**Exercise aim:** Find every line in the records below that holds the word "kinematic" and copy it.

**Materials provided:**
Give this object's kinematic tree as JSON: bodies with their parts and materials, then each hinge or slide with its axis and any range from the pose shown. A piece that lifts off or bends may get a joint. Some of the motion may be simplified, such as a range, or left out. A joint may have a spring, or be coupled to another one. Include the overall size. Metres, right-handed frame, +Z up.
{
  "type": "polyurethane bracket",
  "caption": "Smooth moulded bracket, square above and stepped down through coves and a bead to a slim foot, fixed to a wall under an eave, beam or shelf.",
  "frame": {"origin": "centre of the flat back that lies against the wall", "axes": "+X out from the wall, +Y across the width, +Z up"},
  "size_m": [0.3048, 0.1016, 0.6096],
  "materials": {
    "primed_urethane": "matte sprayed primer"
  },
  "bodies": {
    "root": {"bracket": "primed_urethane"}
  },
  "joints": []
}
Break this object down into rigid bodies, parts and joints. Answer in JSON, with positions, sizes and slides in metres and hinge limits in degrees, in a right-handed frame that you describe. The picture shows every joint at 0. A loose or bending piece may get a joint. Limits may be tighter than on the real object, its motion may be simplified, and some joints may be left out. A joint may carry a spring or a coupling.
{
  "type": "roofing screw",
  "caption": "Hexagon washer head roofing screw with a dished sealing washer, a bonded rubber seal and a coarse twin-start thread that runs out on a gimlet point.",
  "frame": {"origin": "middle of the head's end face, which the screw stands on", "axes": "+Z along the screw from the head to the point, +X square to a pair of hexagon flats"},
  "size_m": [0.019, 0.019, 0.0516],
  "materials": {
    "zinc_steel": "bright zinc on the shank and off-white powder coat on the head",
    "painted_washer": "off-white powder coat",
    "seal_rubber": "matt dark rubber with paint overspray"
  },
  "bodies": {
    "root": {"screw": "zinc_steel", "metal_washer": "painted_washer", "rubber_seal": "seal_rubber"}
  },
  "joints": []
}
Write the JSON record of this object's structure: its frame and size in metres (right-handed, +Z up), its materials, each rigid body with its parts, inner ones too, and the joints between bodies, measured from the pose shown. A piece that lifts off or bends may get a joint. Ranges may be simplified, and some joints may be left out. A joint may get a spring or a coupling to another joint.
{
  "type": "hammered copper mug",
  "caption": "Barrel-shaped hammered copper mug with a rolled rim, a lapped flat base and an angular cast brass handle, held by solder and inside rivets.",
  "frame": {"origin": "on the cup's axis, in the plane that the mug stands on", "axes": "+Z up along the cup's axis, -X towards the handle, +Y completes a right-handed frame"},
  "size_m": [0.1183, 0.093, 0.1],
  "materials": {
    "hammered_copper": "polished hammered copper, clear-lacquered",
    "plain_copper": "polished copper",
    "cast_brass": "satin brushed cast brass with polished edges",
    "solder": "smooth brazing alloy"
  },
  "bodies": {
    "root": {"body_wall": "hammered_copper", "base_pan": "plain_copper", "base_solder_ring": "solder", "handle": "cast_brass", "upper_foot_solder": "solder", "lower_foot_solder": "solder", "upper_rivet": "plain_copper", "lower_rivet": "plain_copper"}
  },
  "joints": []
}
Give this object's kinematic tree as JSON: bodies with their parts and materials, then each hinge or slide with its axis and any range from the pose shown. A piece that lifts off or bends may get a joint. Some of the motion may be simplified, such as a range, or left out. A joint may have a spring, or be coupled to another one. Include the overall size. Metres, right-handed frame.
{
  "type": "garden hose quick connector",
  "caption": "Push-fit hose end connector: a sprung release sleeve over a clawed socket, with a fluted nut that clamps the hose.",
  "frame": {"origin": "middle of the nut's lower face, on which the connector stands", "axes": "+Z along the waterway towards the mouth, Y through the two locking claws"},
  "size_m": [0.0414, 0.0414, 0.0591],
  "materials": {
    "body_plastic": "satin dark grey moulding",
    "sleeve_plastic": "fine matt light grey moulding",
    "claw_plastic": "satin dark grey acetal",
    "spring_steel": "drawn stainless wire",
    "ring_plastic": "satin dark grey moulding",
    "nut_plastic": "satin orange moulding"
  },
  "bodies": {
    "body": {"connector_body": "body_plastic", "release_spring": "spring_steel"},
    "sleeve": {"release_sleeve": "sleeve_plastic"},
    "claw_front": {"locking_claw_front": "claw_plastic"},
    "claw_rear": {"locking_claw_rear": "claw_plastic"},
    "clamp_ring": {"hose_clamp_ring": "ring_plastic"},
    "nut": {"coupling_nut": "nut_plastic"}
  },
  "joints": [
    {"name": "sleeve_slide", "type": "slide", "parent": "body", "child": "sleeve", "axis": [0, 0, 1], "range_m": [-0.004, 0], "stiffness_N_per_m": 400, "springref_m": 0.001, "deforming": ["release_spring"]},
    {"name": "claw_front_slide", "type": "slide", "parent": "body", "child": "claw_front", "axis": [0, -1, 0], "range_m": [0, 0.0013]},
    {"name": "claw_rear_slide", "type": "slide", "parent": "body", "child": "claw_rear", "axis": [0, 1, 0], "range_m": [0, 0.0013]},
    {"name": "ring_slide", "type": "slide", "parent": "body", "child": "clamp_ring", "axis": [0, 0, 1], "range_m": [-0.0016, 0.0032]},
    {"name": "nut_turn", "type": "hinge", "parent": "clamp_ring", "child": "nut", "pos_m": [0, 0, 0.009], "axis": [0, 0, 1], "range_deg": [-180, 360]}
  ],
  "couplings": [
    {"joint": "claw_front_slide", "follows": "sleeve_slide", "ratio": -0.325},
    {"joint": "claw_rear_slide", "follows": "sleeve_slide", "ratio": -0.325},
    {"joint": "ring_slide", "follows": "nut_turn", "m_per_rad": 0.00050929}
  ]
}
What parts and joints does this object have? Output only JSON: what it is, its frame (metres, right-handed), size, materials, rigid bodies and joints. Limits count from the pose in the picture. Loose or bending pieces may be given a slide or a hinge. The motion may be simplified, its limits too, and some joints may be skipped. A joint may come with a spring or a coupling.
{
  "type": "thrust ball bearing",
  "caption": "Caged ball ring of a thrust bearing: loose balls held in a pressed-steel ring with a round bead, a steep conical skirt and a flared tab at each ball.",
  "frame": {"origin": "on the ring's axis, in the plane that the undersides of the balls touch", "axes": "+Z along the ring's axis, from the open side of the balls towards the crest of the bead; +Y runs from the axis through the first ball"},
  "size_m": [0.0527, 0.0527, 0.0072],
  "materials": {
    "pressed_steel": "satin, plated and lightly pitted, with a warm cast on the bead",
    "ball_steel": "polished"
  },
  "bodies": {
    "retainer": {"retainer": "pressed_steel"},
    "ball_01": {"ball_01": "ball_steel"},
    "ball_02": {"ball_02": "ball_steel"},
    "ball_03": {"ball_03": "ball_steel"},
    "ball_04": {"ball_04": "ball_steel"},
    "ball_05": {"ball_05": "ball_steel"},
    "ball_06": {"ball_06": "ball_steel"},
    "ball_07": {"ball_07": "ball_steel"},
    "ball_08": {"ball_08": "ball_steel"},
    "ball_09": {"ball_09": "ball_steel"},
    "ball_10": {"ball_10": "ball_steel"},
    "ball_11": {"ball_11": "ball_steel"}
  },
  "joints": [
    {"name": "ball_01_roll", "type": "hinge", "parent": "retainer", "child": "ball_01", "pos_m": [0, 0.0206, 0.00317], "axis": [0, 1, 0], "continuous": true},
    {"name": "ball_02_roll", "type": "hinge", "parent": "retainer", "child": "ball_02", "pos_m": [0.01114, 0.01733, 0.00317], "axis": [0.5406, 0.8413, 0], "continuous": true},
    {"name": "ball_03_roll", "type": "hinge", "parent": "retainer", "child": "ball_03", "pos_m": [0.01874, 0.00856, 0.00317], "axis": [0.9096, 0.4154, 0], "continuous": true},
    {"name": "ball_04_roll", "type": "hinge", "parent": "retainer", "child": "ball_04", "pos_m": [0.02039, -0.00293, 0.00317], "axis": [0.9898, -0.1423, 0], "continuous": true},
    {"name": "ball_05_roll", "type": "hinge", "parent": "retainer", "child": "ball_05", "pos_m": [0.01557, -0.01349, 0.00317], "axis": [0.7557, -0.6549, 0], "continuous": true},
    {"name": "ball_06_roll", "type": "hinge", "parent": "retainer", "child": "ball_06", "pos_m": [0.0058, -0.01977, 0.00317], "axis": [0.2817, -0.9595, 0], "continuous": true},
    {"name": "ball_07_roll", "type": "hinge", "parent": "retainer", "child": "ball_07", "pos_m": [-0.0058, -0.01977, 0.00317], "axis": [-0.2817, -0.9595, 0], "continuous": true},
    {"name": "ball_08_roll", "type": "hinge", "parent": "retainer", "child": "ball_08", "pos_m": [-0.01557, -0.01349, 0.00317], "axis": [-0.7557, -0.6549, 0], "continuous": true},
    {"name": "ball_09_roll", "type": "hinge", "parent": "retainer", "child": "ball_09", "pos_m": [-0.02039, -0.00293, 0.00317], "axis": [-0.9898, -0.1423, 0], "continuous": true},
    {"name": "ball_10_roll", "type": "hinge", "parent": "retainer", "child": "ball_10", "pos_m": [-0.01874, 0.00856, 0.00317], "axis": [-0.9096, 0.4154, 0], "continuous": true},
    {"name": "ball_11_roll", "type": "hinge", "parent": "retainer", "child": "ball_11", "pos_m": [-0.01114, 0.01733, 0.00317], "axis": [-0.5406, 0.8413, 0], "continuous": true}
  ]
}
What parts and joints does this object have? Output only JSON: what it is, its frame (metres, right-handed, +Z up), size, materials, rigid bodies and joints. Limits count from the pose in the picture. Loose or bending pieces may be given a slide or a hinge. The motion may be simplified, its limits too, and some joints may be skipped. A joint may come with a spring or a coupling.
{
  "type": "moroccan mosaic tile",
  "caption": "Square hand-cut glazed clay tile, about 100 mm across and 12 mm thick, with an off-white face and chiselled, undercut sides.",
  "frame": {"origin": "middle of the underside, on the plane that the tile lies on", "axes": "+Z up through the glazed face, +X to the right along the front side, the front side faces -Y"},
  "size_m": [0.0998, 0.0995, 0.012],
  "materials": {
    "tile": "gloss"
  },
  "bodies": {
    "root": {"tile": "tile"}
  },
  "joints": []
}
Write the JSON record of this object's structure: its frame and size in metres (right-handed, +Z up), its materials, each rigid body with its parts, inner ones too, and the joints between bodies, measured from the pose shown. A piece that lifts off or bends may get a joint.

**Result of the task:**
Give this object's kinematic tree as JSON: bodies with their parts and materials, then each hinge or slide with its axis and any range from the pose shown. A piece that lifts off or bends may get a joint. Some of the motion may be simplified, such as a range, or left out. A joint may have a spring, or be coupled to another one. Include the overall size. Metres, right-handed frame, +Z up.
Give this object's kinematic tree as JSON: bodies with their parts and materials, then each hinge or slide with its axis and any range from the pose shown. A piece that lifts off or bends may get a joint. Some of the motion may be simplified, such as a range, or left out. A joint may have a spring, or be coupled to another one. Include the overall size. Metres, right-handed frame.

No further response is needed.